Order Type Classification

set_order_types

set_order_types(
    events: DataFrame, trades: DataFrame
) -> pd.DataFrame

Determine limit order types.

Classifies each order as one of: market, resting-limit, flashed-limit, or market-limit, based on how the order interacts with the book over its lifetime.

Parameters:

Name Type Description Default
events DataFrame

The limit order events DataFrame.

required
trades DataFrame

The executions DataFrame.

required

Returns:

Type Description
DataFrame

The events DataFrame with an updated 'type' column indicating order types.

Order Book Reconstruction

order_book

order_book(
    events: DataFrame,
    tp: datetime | None = None,
    max_levels: int | None = None,
    bps_range: int = 0,
    min_bid: float = 0,
    max_ask: float = np.inf,
) -> dict[str, datetime | pd.Timestamp | pd.DataFrame]

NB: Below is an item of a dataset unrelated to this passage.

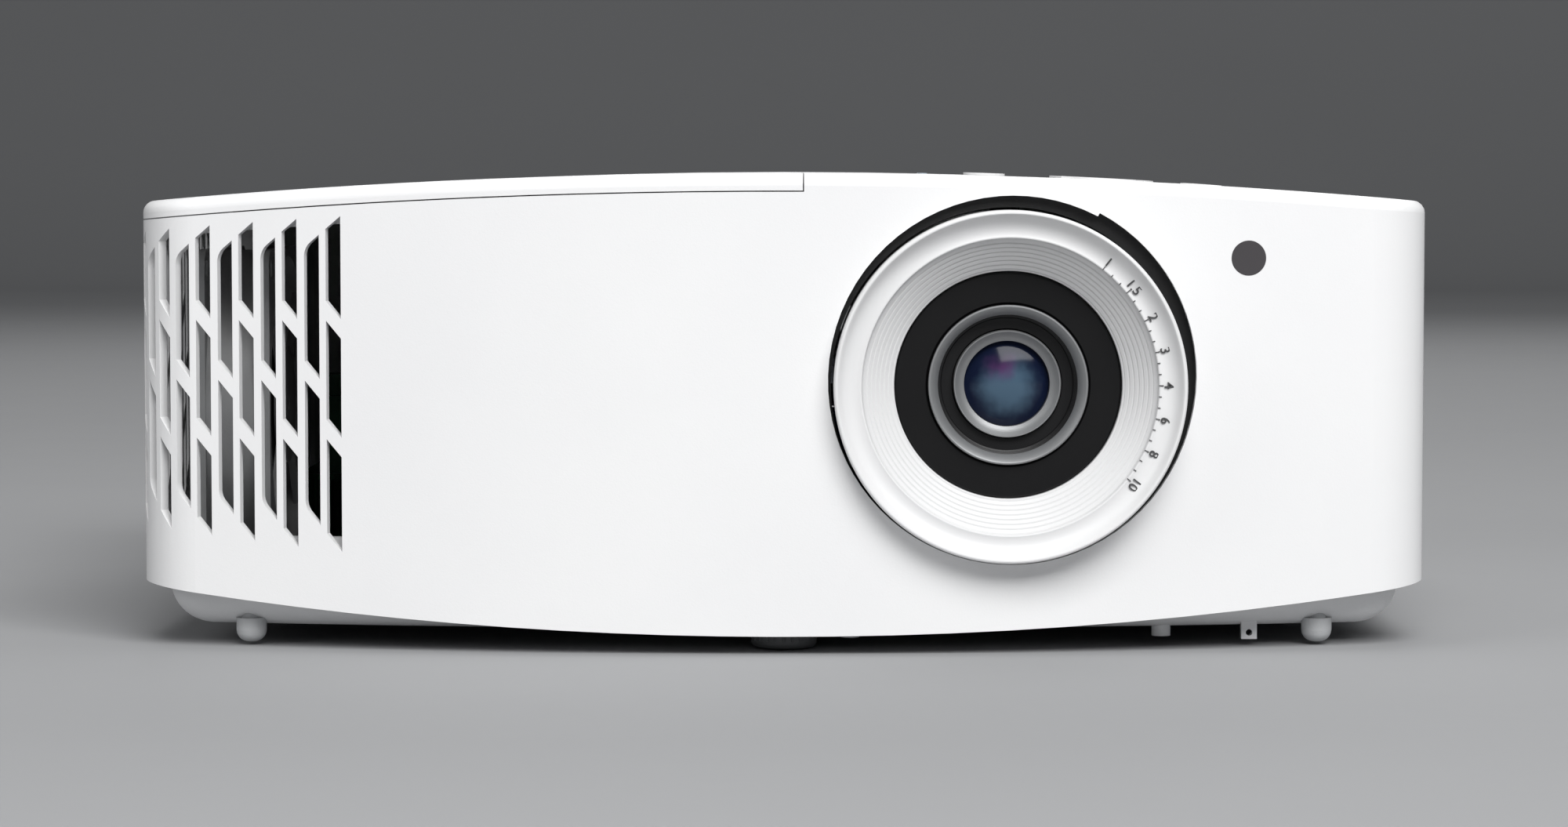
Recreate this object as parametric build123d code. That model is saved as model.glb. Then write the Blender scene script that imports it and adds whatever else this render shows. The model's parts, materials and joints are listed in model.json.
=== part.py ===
"""Home projector: a white moulded case with a side lens, a lamp bay, an optical engine and its fans.

Row frame in millimetres: +X to the right seen from the front, +Y to the back, +Z up.
The origin lies on the table, under the middle of the bounding box.
"""
import math
import os

from build123d import *

# ---------------------------------------------------------------- driving dimensions
WIDTH = 315.0            # over the case sides
BACK_Y = 135.0           # rear face of the case
FACE_Y = -129.5          # front face of the case on the centre line
TOP_Z = 115.4            # highest point of the crowned top
LOW_Z = 4.3              # lowest point of the front's curved lower edge
FRONT_RADIUS = 700.0     # plan radius of the bowed front
TOP_RADIUS = 1747.0      # radius of the crowned top
LOW_RADIUS = 1127.0      # radius of the curved lower edge
CORNER_FRONT = 18.0
CORNER_REAR = 12.0
TOP_ROUND = 3.0
WALL = 2.5
GAP = 0.3                # seam between neighbouring case parts
HAIR = 0.05              # clearance of parts that are fixed face to face

LENS_X, LENS_Z = 54.0, 64.4
SEAM_X = 4.5             # right edge of the lamp cover
LAMP_BACK_Y = 62.0       # rear edge of the lamp cover
COVER_SKIRT = 4.2        # how far the lamp cover turns down over the walls

BASE_Z = 4.6             # underside of the base tray
BASE_INSET = 6.0
BASE_ROUND = 10.5
BASE_TOP = 27.0

HALF = WIDTH / 2
SAG = FRONT_RADIUS - math.sqrt(FRONT_RADIUS**2 - HALF**2)


# ---------------------------------------------------------------- helpers
def box(x, y, z):
    """A box from three (low, high) pairs."""
    size = [b - a for a, b in (x, y, z)]
    mid = [(a + b) / 2 for a, b in (x, y, z)]
    return Pos(*mid) * Box(*size)


def cyl_z(x, y, z, r):
    """A vertical cylinder between the two heights in z."""
    return Pos(x, y, (z[0] + z[1]) / 2) * Cylinder(r, z[1] - z[0])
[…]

Reconstruct the order book at a specific point in time.

Parameters:

Name Type Description Default
events DataFrame

DataFrame containing order events.

required
tp datetime or Timestamp

The point in time at which to evaluate the order book. If None, uses the latest event timestamp in the data.

None
max_levels int

The maximum number of price levels to include for bids and asks.

None
bps_range int

Basis points range to filter the bids and asks. Default is 0.

0
min_bid float

Minimum bid price. Default is 0.

0
max_ask float

Maximum ask price. Default is infinity.

inf

Returns:

Type Description
dict[str, datetime or DataFrame]

A dictionary containing: - 'timestamp': The evaluation timestamp. - 'asks': DataFrame of active ask orders. - 'bids': DataFrame of active bid orders.